* Provided data:
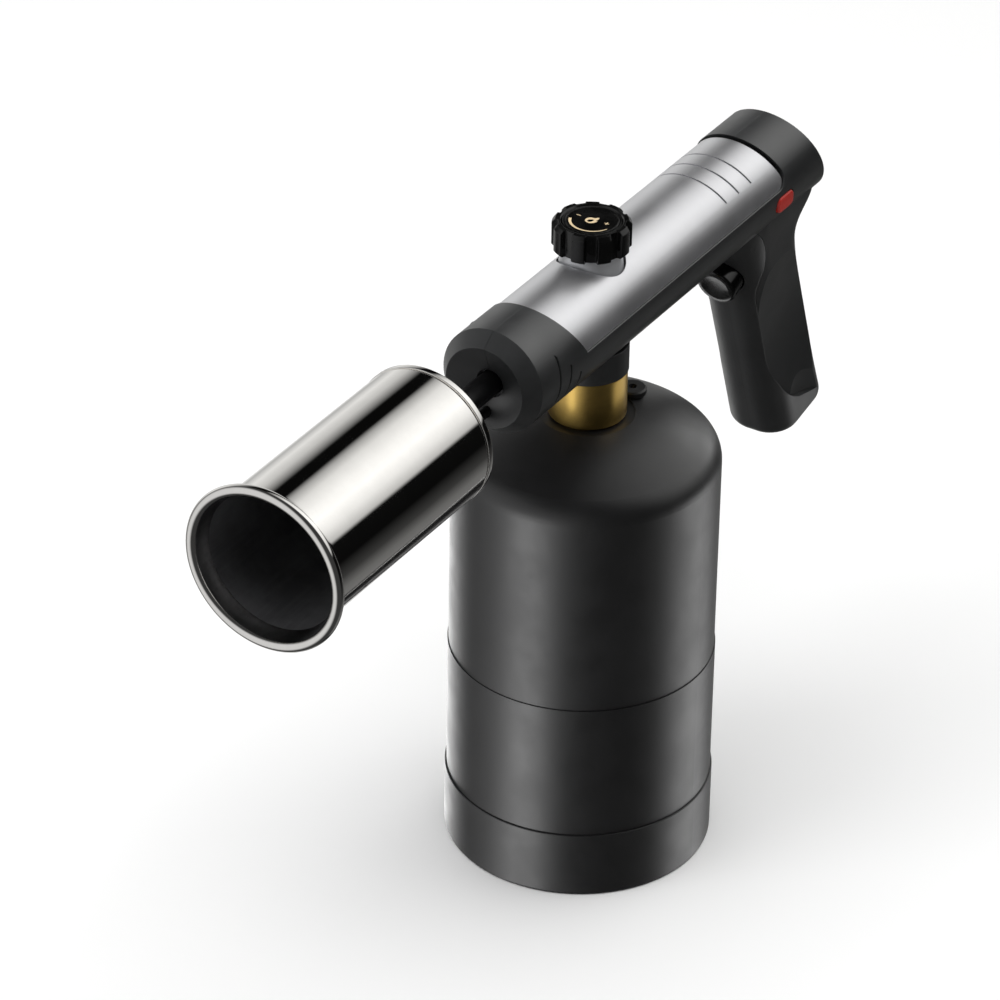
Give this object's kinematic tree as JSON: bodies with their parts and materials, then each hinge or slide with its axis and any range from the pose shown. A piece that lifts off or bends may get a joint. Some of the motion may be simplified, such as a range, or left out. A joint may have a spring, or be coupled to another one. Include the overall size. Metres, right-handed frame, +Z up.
{
  "type": "propane torch",
  "caption": "Pistol-grip gas torch with a wide flared burner tube, screwed onto an upright cylinder, with a flow knob, igniter trigger and push button.",
  "frame": {"origin": "centre of the flat underside of the cylinder's foot", "axes": "+Z up along the cylinder's axis, -Y the way the burner points, +X the side with the push button"},
  "size_m": [0.0999, 0.3689, 0.257],
  "materials": {
    "black_coated_steel": "matt black powder coat",
    "black_sleeve": "matt black shrink sleeve",
    "black_foot_plastic": "matt black moulded plastic",
    "brass": "satin turned brass",
    "steel": "zinc plated steel",
    "black_rubber": "black nitrile and silicone rubber",
    "chrome": "mirror polished",
    "black_steel": "black stove enamel",
    "dark_grey_plastic": "satin dark grey moulded plastic",
    "grey_boss": "satin mid grey moulded plastic",
    "satin_silver": "satin silver",
    "gloss_black_plastic": "gloss black moulded plastic",
    "dial_print": "gloss black plate with a pale printed arc",
    "red_plastic": "red moulded plastic",
    "copper_tube": "drawn copper",
    "ceramic": "unglazed alumina",
    "igniter_body": "black moulded plastic"
  },
  "bodies": {
    "cylinder": {"cylinder_shell": "black_coated_steel", "shrink_sleeve": "black_sleeve", "foot_cup": "black_foot_plastic", "valve_boss": "brass", "spring_plug": "brass", "check_valve_spring": "steel", "relief_valve_body": "brass", "relief_valve_spring": "steel", "relief_spring_cap": "steel"},
    "check_pin": {"check_valve_pin": "steel"},
    "relief_poppet": {"relief_valve_poppet": "steel"},
    "seal_ring": {"coupling_seal": "black_rubber"},
    "torch": {"brass_coupling": "brass", "neck_collar": "dark_grey_plastic", "depressor_pin": "brass", "valve_body": "brass", "stem_seal": "black_rubber", "bonnet_nut": "brass", "knob_boss": "grey_boss", "gas_tube": "copper_tube", "jet_holder": "brass", "gas_jet": "brass", "burner_stem": "black_steel", "stem_lock_nut": "steel", "burner_head": "steel", "burner_rear_plate": "steel", "burner_end_ring": "chrome", "burner_tube": "chrome", "igniter_lead": "black_rubber", "electrode_insulator": "ceramic", "electrode": "steel", "piezo_igniter": "igniter_body", "trigger_spring": "steel", "lock_spring": "steel", "top_shell": "satin_silver", "shell_gasket": "black_rubber", "grip_front_cover": "dark_grey_plastic", "housing_left": "dark_grey_plastic", "housing_right": "dark_grey_plastic", "housing_screws": "steel"},
    "knob": {"knob": "gloss_black_plastic", "dial_plate": "dial_print", "knob_screw": "steel", "valve_stem": "steel"},
    "needle_plug": {"needle": "brass"},
    "trigger": {"trigger_button": "gloss_black_plastic"},
    "lock": {"lock_button": "red_plastic"}
  },
  "joints": [
    {"name": "coupling_lift", "type": "slide", "parent": "cylinder", "child": "seal_ring", "axis": [0, 0, 1], "range_m": [0, 0.0127]},
    {"name": "torch_unscrew", "type": "hinge", "parent": "seal_ring", "child": "torch", "pos_m": [0, 0, 0.1935], "axis": [0, 0, 1], "range_deg": [0, 3600]},
    {"name": "check_pin_rise", "type": "slide", "parent": "cylinder", "child": "check_pin", "axis": [0, 0, 1], "range_m": [0, 0.0015], "deforming": ["check_valve_spring"]},
    {"name": "relief_lift", "type": "slide", "parent": "cylinder", "child": "relief_poppet", "axis": [0, 0, 1], "range_m": [0, 0.001], "stiffness_N_per_m": 800, "springref_m": -0.001, "deforming": ["relief_valve_spring"]},
    {"name": "knob_turn", "type": "hinge", "parent": "torch", "child": "knob", "pos_m": [0, 0, 0.2463], "axis": [0, 0, 1], "range_deg": [0, 270]},
    {"name": "needle_lift", "type": "slide", "parent": "torch", "child": "needle_plug", "axis": [0, 0, 1], "range_m": [0, 0.001]},
    {"name": "trigger_press", "type": "slide", "parent": "torch", "child": "trigger", "axis": [0, 0.9433, 0.332], "range_m": [0, 0.005], "stiffness_N_per_m": 600, "springref_m": -0.003, "deforming": ["trigger_spring"]},
    {"name": "lock_press", "type": "slide", "parent": "torch", "child": "lock", "axis": [-1, 0, 0], "range_m": [0, 0.002], "stiffness_N_per_m": 500, "springref_m": -0.002, "deforming": ["lock_spring"]}
  ],
  "couplings": [
    {"joint": "coupling_lift", "follows": "torch_unscrew", "m_per_rad": 0.00020213},
    {"joint": "check_pin_rise", "follows": "torch_unscrew", "m_per_rad": 0.00002387},
    {"joint": "needle_lift", "follows": "knob_turn", "m_per_rad": 0.00021}
  ]
}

* Your goal: Set down the material above again, word for word.

* Exercise result:
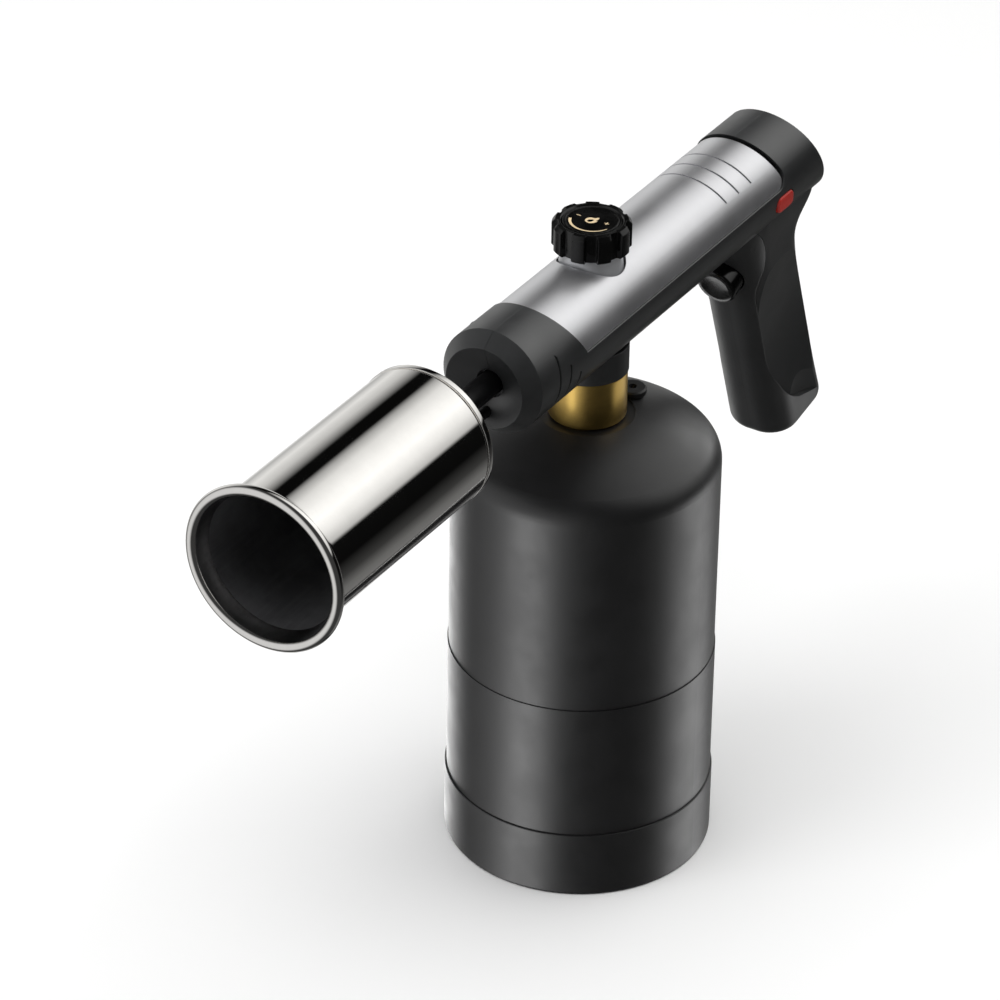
Give this object's kinematic tree as JSON: bodies with their parts and materials, then each hinge or slide with its axis and any range from the pose shown. A piece that lifts off or bends may get a joint. Some of the motion may be simplified, such as a range, or left out. A joint may have a spring, or be coupled to another one. Include the overall size. Metres, right-handed frame, +Z up.
{
  "type": "propane torch",
  "caption": "Pistol-grip gas torch with a wide flared burner tube, screwed onto an upright cylinder, with a flow knob, igniter trigger and push button.",
  "frame": {"origin": "centre of the flat underside of the cylinder's foot", "axes": "+Z up along the cylinder's axis, -Y the way the burner points, +X the side with the push button"},
  "size_m": [0.0999, 0.3689, 0.257],
  "materials": {
    "black_coated_steel": "matt black powder coat",
    "black_sleeve": "matt black shrink sleeve",
    "black_foot_plastic": "matt black moulded plastic",
    "brass": "satin turned brass",
    "steel": "zinc plated steel",
    "black_rubber": "black nitrile and silicone rubber",
    "chrome": "mirror polished",
    "black_steel": "black stove enamel",
    "dark_grey_plastic": "satin dark grey moulded plastic",
    "grey_boss": "satin mid grey moulded plastic",
    "satin_silver": "satin silver",
    "gloss_black_plastic": "gloss black moulded plastic",
    "dial_print": "gloss black plate with a pale printed arc",
    "red_plastic": "red moulded plastic",
    "copper_tube": "drawn copper",
    "ceramic": "unglazed alumina",
    "igniter_body": "black moulded plastic"
  },
  "bodies": {
    "cylinder": {"cylinder_shell": "black_coated_steel", "shrink_sleeve": "black_sleeve", "foot_cup": "black_foot_plastic", "valve_boss": "brass", "spring_plug": "brass", "check_valve_spring": "steel", "relief_valve_body": "brass", "relief_valve_spring": "steel", "relief_spring_cap": "steel"},
    "check_pin": {"check_valve_pin": "steel"},
    "relief_poppet": {"relief_valve_poppet": "steel"},
    "seal_ring": {"coupling_seal": "black_rubber"},
    "torch": {"brass_coupling": "brass", "neck_collar": "dark_grey_plastic", "depressor_pin": "brass", "valve_body": "brass", "stem_seal": "black_rubber", "bonnet_nut": "brass", "knob_boss": "grey_boss", "gas_tube": "copper_tube", "jet_holder": "brass", "gas_jet": "brass", "burner_stem": "black_steel", "stem_lock_nut": "steel", "burner_head": "steel", "burner_rear_plate": "steel", "burner_end_ring": "chrome", "burner_tube": "chrome", "igniter_lead": "black_rubber", "electrode_insulator": "ceramic", "electrode": "steel", "piezo_igniter": "igniter_body", "trigger_spring": "steel", "lock_spring": "steel", "top_shell": "satin_silver", "shell_gasket": "black_rubber", "grip_front_cover": "dark_grey_plastic", "housing_left": "dark_grey_plastic", "housing_right": "dark_grey_plastic", "housing_screws": "steel"},
    "knob": {"knob": "gloss_black_plastic", "dial_plate": "dial_print", "knob_screw": "steel", "valve_stem": "steel"},
    "needle_plug": {"needle": "brass"},
    "trigger": {"trigger_button": "gloss_black_plastic"},
    "lock": {"lock_button": "red_plastic"}
  },
  "joints": [
    {"name": "coupling_lift", "type": "slide", "parent": "cylinder", "child": "seal_ring", "axis": [0, 0, 1], "range_m": [0, 0.0127]},
    {"name": "torch_unscrew", "type": "hinge", "parent": "seal_ring", "child": "torch", "pos_m": [0, 0, 0.1935], "axis": [0, 0, 1], "range_deg": [0, 3600]},
    {"name": "check_pin_rise", "type": "slide", "parent": "cylinder", "child": "check_pin", "axis": [0, 0, 1], "range_m": [0, 0.0015], "deforming": ["check_valve_spring"]},
    {"name": "relief_lift", "type": "slide", "parent": "cylinder", "child": "relief_poppet", "axis": [0, 0, 1], "range_m": [0, 0.001], "stiffness_N_per_m": 800, "springref_m": -0.001, "deforming": ["relief_valve_spring"]},
    {"name": "knob_turn", "type": "hinge", "parent": "torch", "child": "knob", "pos_m": [0, 0, 0.2463], "axis": [0, 0, 1], "range_deg": [0, 270]},
    {"name": "needle_lift", "type": "slide", "parent": "torch", "child": "needle_plug", "axis": [0, 0, 1], "range_m": [0, 0.001]},
    {"name": "trigger_press", "type": "slide", "parent": "torch", "child": "trigger", "axis": [0, 0.9433, 0.332], "range_m": [0, 0.005], "stiffness_N_per_m": 600, "springref_m": -0.003, "deforming": ["trigger_spring"]},
    {"name": "lock_press", "type": "slide", "parent": "torch", "child": "lock", "axis": [-1, 0, 0], "range_m": [0, 0.002], "stiffness_N_per_m": 500, "springref_m": -0.002, "deforming": ["lock_spring"]}
  ],
  "couplings": [
    {"joint": "coupling_lift", "follows": "torch_unscrew", "m_per_rad": 0.00020213},
    {"joint": "check_pin_rise", "follows": "torch_unscrew", "m_per_rad": 0.00002387},
    {"joint": "needle_lift", "follows": "knob_turn", "m_per_rad": 0.00021}
  ]
}